I wonder if madisound would support PE products though. Although I could just send them a diagram perhaps.


----------



## s10scooter

Also, I am wondering if it is that necessary that the xover be actually inside the enclosure. I know it "looks" better, but it may be easier to assemble on a piece of 1/8 plywood outside the box....at least for a first practice.


----------



## backwoods

yep, you can build them outside the tower, or just lengthen the sides to overlap the rear of the enclosure, then mount the ply with the xover back there. Then you have the entire height of the enclosure, and you can't see the passives from the front/sides.

You can just send the diagram of the passive to madisound, and they will build it. You don't need to send them any products.

I was hoping to do build picks, but some conductors are on b/o from PE, so I will have to see if I can get them locally. 

As far as comparing the jbl/sony/pioneers to diy. There really is no comparison. You cannot buy anything under ~$1200 that can beat just about any diy design. 

I'd take the zdt's over the low end paradigms and put them near the low end b&w's. All for less the $700 for the pair. And that is assuming you get the xovers built by some one else. DIY it completely, and these guys are under $500 depending on the type of wood. 

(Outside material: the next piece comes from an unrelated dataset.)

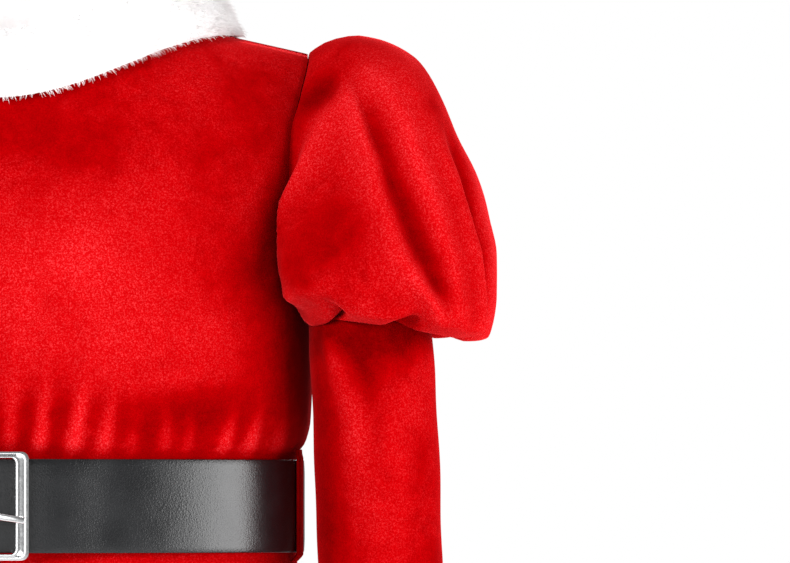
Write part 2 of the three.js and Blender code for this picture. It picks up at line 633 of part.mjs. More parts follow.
// ---- Belt, carriers and buckle ----
// The strap starts at the buckle's rod, runs round the wearer's right side and the back, comes to the
// buckle from the wearer's left, and its tail lies on its own start.
function beltGeometry() {
  const steps = 76;
  const firstTurn = -1.4;
  const lastTurn = -360 - BELT_TAIL_TURN;
  const pointAt = (u, v) => {
    const turn = lastTurn + (firstTurn - lastTurn) * u;
    const lifted = ease((-turn - 340) / 12) * BELT_BUCKLE_LIFT;
    return waistPoint(turn, BELT_TOP_Z - BELT_WIDTH * (1 - v), BELT_EASE + lifted + BELT_THICKNESS);
  };
  return wallGeometry(pointAt, steps, 1, { thick: BELT_THICKNESS });
}

function carrierGeometry() {
  const turn = 76;
  const halfTurn = 2.4;
  const rise = 7;
  const raised = BELT_EASE + BELT_THICKNESS + CLOTH + SEAM * 2;
  const heights = [-rise, -rise + 4, -1, 1.5];
  const levels = [
    ...heights.map((height) => BELT_TOP_Z - BELT_WIDTH + height),
    ...heights.map((height) => BELT_TOP_Z - height).reverse(),
  ];
  const end = CLOTH + 3 * SEAM;
  const lifts = [end, raised - 1, raised, raised, raised, raised, raised - 0.6, end + 2];
  const pointAt = (u, v, column, row) => waistPoint(turn + halfTurn * (2 * u - 1), levels[row], lifts[row]);
  return wallGeometry(pointAt, 2, levels.length - 1);
}

function roundedFrame(width, height, corner) {
  const shape = new THREE.Shape();
  const x = width / 2;
  const y = height / 2;
  shape.moveTo(-x + corner, -y);
  shape.lineTo(x - corner, -y);
  shape.absarc(x - corner, -y + corner, corner, -Math.PI / 2, 0);
  shape.lineTo(x, y - corner);
  shape.absarc(x - corner, y - corner, corner, 0, Math.PI / 2);
  shape.lineTo(-x + corner, y);
  shape.absarc(-x + corner, y - corner, corner, Math.PI / 2, Math.PI);
  shape.lineTo(-x, -y + corner);
  shape.absarc(-x + corner, -y + corner, corner, Math.PI, 1.5 * Math.PI);
  return shape;
}

function toManifold(geometry) {
  const plain = geometry.index ? geometry.toNonIndexed() : geometry;
  const position = plain.getAttribute('position');
  const merged = new Map();
  const vertices = [];
  const triangles = [];
  for (let corner = 0; corner < position.count; corner += 1) {
    const place = [position.getX(corner), position.getY(corner), position.getZ(corner)];
    const key = place.map((value) => Math.round(value * 1e4)).join();
    if (!merged.has(key)) {
      merged.set(key, merged.size);
      vertices.push(...place);
    }
    triangles.push(merged.get(key));
  }
  const mesh = new manifold.Mesh({
    numProp: 3,
    vertProperties: new Float32Array(vertices),
    triVerts: new Uint32Array(triangles),
  });
  return new manifold.Manifold(mesh);
}

function fromManifold(solid) {
  const mesh = solid.getMesh();
  const geometry = new THREE.BufferGeometry();
  geometry.setAttribute('position', new THREE.Float32BufferAttribute(mesh.vertProperties, 3));
  geometry.setIndex(new THREE.Uint32BufferAttribute(mesh.triVerts, 1));
  geometry.computeVertexNormals();
  return geometry;
}

const BUCKLE_MIDDLE_Z = BELT_TOP_Z - BELT_WIDTH / 2;
const BUCKLE_BACK_Y = waistPoint(0, BUCKLE_MIDDLE_Z, BELT_EASE + BELT_BUCKLE_LIFT + BELT_THICKNESS + 0.4).y;
const ROD_Y = waistPoint(0, BUCKLE_MIDDLE_Z, BELT_EASE + BUCKLE.rod + SEAM).y;

function buckleFrameGeometry() {
  const outline = roundedFrame(BUCKLE.width, BUCKLE.height, BUCKLE.corner);
  const window = roundedFrame(BUCKLE.width - 2 * BUCKLE.sideBar, BUCKLE.height - 2 * BUCKLE.endBar, 1.6);
  outline.holes.push(new THREE.Path(window.getPoints(2)));
  const edge = 0.8;
  const frame = new THREE.ExtrudeGeometry(outline, {
    depth: BUCKLE.thick - edge,
    bevelEnabled: true,
    bevelThickness: edge / 2,
    bevelSize: edge,
    bevelOffset: -edge,
    bevelSegments: 1,
    curveSegments: 3,
  });
  frame.rotateX(Math.PI / 2);
  frame.translate(0, BUCKLE_BACK_Y - edge / 2, BUCKLE_MIDDLE_Z);

  const endZ = BUCKLE.height / 2 - BUCKLE.endBar / 2;
  const rod = new THREE.CylinderGeometry(BUCKLE.rod, BUCKLE.rod, 2 * endZ + 2 * BUCKLE.rod, 10);
  rod.rotateX(Math.PI / 2);
  rod.translate(0, ROD_Y, BUCKLE_MIDDLE_Z);
  let solid = toManifold(frame).add(toManifold(rod));
  [-1, 1].forEach((end) => {
    const reach = ROD_Y - BUCKLE_BACK_Y + 1;
    const post = new THREE.CylinderGeometry(BUCKLE.rod * 0.9, BUCKLE.rod * 0.9, reach + 0.6, 10);
    post.translate(0, ROD_Y - reach / 2, BUCKLE_MIDDLE_Z + end * endZ);
    solid = solid.add(toManifold(post));
  });
  return fromManifold(solid);
}

// The prong passes through the strap's hole and rests on the frame's bar at the wearer's left.
function prongGeometry() {
  const half = 2.3;
  const thick = 2.4;
  const slope = 9;
  const start = -6.1;
  const restY = BUCKLE_BACK_Y - BUCKLE.thick - SEAM;
  const profile = new THREE.Shape();
  profile.moveTo(0, 0);
  profile.lineTo(18, 0);
  profile.lineTo(22.3, -0.1);
  profile.quadraticCurveTo(24.2, -1.2, 22.3, -thick);
  profile.lineTo(1, -thick);
  profile.quadraticCurveTo(-1.4, -thick / 2, 0, 0);
  const settings = { depth: 2 * half, bevelEnabled: false, curveSegments: 5 };
  const prong = new THREE.ExtrudeGeometry(profile, settings);
  prong.translate(0, 0, -half);
  prong.rotateY(radians(slope));
  prong.translate(0, restY, BUCKLE_MIDDLE_Z + start);
  return prong;
}

// ---- The dress ----
const dress = new THREE.Group();

function addPiece(name, geometry, finish) {
  const piece = new THREE.Mesh(geometry, new THREE.MeshStandardMaterial(finish));
  piece.name = name;
  dress.add(piece);
}

function addPair(name, geometry, finish) {
  addPiece(`${name}_left`, geometry, finish);
  addPiece(`${name}_right`, mirrorToRight(geometry), finish);
}

addPiece('bodice_front', bodiceGeometry(FRONT, FRONT_GATHERS, 76), RED_VELVET);
addPiece('bodice_back', bodiceGeometry(BACK, BACK_GATHERS, 48), RED_VELVET);
addPiece('skirt_front', skirtGeometry(FRONT, 46), RED_VELVET);
addPiece('skirt_back', skirtGeometry(BACK, 46), RED_VELVET);
addPiece('collar_fur_front', collarGeometry(FRONT, -90), WHITE_FUR);
addPiece('collar_fur_back', collarGeometry(BACK, 90), WHITE_FUR);
addPair('puff', puffGeometry(40, 13), RED_VELVET);
addPair('sleeve', sleeveGeometry(24, 10), RED_VELVET);
addPiece('belt_strap', beltGeometry(), BLACK_LEATHER);
addPair('belt_carrier', carrierGeometry(), RED_VELVET);
addPiece('buckle_frame', buckleFrameGeometry(), SILVER);
addPiece('buckle_prong', prongGeometry(), SILVER);

export default dress;
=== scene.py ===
"""Christmas costume dress: red stretch velvet, fur collar, puffed sleeves and a black buckled belt.

Lengths in the tables are millimetres in the dress's own frame: +Z up, the front faces -Y, the wearer's
left is +X, and the origin lies between the shoulders. A turn is an angle in degrees round a section,
0 at the front and 90 at the outer side.
"""

import math
import random

import bmesh
import bpy
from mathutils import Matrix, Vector, noise


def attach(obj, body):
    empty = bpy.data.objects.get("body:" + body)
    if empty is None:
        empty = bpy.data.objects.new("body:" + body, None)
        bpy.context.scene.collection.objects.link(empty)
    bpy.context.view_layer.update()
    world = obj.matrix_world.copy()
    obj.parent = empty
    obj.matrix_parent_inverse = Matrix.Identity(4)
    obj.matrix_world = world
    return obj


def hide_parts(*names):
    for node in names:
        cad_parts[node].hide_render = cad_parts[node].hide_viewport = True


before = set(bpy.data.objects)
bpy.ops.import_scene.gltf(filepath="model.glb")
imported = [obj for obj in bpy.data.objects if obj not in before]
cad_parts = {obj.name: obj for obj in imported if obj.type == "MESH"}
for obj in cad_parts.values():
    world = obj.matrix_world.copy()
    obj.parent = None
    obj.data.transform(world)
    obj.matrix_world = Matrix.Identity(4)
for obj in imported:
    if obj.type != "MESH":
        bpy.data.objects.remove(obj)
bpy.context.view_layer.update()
bpy.ops.object.select_all(action="DESELECT")

MM = 0.001

# ---- Camera: level with the belt, in front of the dress's middle, turned towards its left sleeve ----
CAMERA_PLACE = Vector((0.0, -5.0, -0.32))
CAMERA_AIM = Vector((0.2773, 0.0, -0.1675))
# The sensor's width in millimetres, and in metres the width that is in view at the origin's depth.
SENSOR_WIDTH, FRAME_WIDTH = 36.0, 0.541

camera_data = bpy.data.cameras.new("camera")
camera_data.sensor_width = SENSOR_WIDTH
camera_data.lens = SENSOR_WIDTH * -CAMERA_PLACE.y / FRAME_WIDTH
camera = bpy.data.objects.new("camera", camera_data)
camera.location = CAMERA_PLACE
camera.rotation_euler = (CAMERA_AIM - CAMERA_PLACE).to_track_quat("-Z", "Y").to_euler()
bpy.context.scene.collection.objects.link(camera)
bpy.context.scene.camera = camera


# ---- Sizes of the cut and of the figure ----
def table(columns, *rows):
    """Rows with named columns."""
    return [dict(zip(columns.split(), row)) for row in rows]


# SEAM is the gap between the frame's solids, and SEWN_GAP the one between the cloths that are sewn.
CLOTH = 1.5
SEAM = 0.3
SEWN_GAP = 0.02
SEAM_PLANE_Y = 8
ROUNDNESS = 2.3

SHOULDER_HALF = 218.5
SHOULDER_DROP = -11
SHOULDER_ROUND = 70
NECK_SEAM_HALF = 160
NECK_SEAM_SIDE_Z = 2.6
NECK_SLOPE = -0.33
UNDERARM_Z = -160
WAIST_SEAM_Z = -320
HEM_Z = -820
UNDER_BELT_SHARE = 0.3

BELT_TOP_Z = -290
BELT_WIDTH = 63
BELT_THICKNESS = 3.2
BELT_EASE = 2.4
BELT_BUCKLE_LIFT = 4.9
BELT_TAIL_TURN = 34
CARRIER_TURN = 76

COLLAR_HALF = 168
COLLAR_HEIGHT = 48
COLLAR_PILE = 15
COLLAR_SIDE_PILE = 5
COLLAR_EASE = 1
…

Current set was made out of mdf, covered in cherry ply. All the ply I use (oak, cherry..etc) I get free from local builders. I do some side work for them, and cut them deals on building HT rooms, and they supply me with all their leftover lumber that I could want, even from kitchen cabinets.


----------



## BlackLac

Me and my buddy built one of these for his garage, except we used the Dayton Classic tweet (which I don't see on their site now) and one of their 3 way crossovers. It sounds pretty damn good for not having a custom xover. We were both happy.

That Dayton Midrange is a beast.


----------



## backwoods

BlackLac said:


> Me and my buddy built one of these for his garage, except we used the Dayton Classic tweet (which I don't see on their site now) and one of their 3 way crossovers. It sounds pretty damn good for not having a custom xover. We were both happy.
> 
> That Dayton Midrange is a beast.


all the love comes from the custom xover...

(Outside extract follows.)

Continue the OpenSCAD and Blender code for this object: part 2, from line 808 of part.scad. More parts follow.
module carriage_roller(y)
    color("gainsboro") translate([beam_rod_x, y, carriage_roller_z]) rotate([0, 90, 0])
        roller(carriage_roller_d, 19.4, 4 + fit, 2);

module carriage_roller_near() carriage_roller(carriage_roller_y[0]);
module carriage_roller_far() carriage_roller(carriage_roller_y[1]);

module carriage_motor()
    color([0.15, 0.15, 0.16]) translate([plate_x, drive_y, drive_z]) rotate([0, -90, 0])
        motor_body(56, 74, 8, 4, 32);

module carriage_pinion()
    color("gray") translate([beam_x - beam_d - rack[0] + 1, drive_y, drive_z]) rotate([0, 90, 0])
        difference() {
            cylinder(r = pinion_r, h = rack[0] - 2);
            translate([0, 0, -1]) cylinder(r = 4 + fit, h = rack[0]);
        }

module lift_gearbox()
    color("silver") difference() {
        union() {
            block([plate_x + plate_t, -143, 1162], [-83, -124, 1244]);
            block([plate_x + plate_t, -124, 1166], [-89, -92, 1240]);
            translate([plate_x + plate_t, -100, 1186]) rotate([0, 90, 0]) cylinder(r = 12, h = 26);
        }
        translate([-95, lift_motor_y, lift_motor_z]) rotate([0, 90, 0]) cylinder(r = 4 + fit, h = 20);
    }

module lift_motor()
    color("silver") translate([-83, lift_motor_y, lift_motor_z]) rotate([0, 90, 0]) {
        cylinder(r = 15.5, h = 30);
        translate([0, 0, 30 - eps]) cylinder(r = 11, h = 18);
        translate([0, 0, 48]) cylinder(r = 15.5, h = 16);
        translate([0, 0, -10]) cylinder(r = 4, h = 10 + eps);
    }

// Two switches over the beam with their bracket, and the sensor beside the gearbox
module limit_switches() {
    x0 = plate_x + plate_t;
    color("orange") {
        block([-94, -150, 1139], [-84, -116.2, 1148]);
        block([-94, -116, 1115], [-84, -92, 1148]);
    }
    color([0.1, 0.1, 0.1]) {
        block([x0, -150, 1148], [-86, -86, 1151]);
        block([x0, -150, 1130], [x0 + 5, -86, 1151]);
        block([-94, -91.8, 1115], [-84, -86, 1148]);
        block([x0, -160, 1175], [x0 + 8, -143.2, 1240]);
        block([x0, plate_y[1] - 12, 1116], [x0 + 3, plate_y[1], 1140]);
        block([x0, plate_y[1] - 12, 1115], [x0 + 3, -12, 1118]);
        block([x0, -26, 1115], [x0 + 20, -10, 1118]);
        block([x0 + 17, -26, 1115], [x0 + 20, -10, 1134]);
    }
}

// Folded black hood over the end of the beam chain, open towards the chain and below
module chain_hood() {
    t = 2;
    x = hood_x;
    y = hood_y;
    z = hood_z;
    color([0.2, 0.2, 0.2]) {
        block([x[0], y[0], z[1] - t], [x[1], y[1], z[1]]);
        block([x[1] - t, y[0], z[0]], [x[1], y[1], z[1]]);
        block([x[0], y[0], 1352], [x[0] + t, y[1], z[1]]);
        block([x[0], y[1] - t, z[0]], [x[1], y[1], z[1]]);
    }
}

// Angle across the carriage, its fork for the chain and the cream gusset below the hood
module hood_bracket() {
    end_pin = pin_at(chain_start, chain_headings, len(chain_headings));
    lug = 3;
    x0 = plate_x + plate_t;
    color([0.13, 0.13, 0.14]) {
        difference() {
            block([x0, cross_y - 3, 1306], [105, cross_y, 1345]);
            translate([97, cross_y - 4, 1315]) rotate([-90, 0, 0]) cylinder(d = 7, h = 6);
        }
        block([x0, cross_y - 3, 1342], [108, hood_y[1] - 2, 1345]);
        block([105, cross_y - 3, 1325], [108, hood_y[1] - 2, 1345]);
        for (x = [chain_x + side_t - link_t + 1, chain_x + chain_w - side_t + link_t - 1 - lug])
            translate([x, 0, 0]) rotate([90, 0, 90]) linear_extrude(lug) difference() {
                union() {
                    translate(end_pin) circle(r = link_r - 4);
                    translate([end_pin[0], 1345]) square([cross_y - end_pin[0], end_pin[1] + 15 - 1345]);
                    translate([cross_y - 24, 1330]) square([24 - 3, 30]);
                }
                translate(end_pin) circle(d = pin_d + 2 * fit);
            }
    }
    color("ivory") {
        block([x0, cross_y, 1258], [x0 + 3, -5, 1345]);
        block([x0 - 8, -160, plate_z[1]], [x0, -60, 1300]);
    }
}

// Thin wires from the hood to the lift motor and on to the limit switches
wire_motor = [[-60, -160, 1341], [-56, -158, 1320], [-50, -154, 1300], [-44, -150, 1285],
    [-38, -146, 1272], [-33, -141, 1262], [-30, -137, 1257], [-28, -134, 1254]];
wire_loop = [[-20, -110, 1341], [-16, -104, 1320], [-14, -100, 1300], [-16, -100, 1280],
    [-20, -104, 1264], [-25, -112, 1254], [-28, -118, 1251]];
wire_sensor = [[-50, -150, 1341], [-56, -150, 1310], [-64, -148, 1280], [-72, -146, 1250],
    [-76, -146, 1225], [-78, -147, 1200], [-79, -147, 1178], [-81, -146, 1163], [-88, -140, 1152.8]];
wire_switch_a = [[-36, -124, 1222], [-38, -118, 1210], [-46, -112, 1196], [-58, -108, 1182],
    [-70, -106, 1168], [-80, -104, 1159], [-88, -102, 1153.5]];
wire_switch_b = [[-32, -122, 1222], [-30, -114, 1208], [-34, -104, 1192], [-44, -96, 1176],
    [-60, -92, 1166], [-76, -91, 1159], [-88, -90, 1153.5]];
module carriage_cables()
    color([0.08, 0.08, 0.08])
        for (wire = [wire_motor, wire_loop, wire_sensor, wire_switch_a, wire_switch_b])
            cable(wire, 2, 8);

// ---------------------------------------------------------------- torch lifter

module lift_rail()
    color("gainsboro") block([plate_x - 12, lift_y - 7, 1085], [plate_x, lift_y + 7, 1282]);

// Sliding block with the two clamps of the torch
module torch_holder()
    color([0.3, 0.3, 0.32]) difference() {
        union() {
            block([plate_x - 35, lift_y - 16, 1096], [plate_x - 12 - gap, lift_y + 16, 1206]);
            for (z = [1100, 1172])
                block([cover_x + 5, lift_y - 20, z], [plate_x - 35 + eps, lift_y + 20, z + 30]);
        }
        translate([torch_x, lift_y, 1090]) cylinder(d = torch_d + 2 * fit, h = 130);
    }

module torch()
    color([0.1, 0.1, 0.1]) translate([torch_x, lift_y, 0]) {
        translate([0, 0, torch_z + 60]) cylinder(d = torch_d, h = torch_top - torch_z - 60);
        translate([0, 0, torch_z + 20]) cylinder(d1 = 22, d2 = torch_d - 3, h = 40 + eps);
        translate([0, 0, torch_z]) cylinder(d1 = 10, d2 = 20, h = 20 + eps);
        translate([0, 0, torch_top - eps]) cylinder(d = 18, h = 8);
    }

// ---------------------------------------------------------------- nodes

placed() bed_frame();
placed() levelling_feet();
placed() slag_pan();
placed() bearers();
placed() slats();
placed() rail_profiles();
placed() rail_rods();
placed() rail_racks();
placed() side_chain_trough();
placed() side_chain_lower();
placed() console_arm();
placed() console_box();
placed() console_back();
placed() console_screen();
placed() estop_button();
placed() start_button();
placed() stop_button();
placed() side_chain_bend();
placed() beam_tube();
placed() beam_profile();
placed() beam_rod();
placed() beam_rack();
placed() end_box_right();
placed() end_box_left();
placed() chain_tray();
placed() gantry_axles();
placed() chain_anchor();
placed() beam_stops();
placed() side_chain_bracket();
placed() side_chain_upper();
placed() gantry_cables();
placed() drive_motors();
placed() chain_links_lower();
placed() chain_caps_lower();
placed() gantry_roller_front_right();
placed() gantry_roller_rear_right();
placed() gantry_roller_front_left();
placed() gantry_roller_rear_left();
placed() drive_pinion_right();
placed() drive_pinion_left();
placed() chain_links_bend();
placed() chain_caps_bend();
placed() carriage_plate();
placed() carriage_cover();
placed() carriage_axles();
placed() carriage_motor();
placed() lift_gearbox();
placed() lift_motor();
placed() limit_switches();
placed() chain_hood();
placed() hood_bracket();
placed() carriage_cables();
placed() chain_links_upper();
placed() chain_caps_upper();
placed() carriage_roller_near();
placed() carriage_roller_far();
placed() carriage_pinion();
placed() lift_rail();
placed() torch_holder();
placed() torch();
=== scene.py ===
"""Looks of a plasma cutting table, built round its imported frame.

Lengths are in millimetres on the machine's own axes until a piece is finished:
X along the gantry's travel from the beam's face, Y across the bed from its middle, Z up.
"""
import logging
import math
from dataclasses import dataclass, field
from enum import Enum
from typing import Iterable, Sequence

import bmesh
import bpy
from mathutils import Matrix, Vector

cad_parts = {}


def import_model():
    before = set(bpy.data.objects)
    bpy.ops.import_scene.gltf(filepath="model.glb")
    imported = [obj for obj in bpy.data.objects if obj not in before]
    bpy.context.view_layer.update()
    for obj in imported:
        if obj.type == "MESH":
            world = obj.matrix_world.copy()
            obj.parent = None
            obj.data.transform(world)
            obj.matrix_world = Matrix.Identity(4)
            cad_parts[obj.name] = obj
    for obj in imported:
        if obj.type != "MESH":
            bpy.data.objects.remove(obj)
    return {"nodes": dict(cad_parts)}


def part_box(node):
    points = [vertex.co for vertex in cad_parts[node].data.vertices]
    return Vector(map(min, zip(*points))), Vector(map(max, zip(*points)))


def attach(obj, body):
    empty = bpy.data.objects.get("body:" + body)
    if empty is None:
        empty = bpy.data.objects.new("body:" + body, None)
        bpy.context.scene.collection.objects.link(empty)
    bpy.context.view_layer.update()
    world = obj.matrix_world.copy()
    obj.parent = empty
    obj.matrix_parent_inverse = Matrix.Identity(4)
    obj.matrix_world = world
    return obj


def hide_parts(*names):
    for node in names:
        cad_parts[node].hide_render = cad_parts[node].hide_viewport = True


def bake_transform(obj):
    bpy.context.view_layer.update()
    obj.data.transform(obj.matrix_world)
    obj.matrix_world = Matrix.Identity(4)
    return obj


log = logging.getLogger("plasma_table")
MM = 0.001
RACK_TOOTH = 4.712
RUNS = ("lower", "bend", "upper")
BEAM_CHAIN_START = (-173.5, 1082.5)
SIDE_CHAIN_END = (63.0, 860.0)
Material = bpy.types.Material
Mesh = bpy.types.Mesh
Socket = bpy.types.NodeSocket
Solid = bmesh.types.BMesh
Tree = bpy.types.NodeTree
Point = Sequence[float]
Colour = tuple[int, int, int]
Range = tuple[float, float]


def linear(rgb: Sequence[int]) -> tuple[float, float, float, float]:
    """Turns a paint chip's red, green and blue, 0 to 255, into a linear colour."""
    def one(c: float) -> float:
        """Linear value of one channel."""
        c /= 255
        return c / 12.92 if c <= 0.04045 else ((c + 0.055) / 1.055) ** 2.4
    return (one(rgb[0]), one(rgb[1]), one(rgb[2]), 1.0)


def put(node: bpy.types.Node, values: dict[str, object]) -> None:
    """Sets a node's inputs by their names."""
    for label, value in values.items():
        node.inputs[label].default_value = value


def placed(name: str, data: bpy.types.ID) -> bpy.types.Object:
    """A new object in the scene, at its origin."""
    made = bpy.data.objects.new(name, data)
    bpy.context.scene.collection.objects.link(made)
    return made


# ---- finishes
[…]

After spending more time with them. I'd take them over all prefab towers below 2.5k. 

I'd still take a set of ML's I think in their place, but nothing from b&W, paradigm...etc. Of the traditional towers, these will beat any affordable prefab.

Would you guys be interested in a marked out pcb board? Kinda like the br-1 kit?


----------



## niceguy

Madisound will build xovers....IIRC, I paid about $40 for a LARGE pair (think mounting in shoe boxes) when adapting some Koda xovers for my Peerless drivers....

You'll have to tell them what you want....don't see why they wouldn't duplicate a PE design for you. PE might email you a schematic..they sent me a few a couple of years back....

BTW, I love my JBL L880s...now to replace the 10" HT sub w/a custom AA Atlas 12" setup...


----------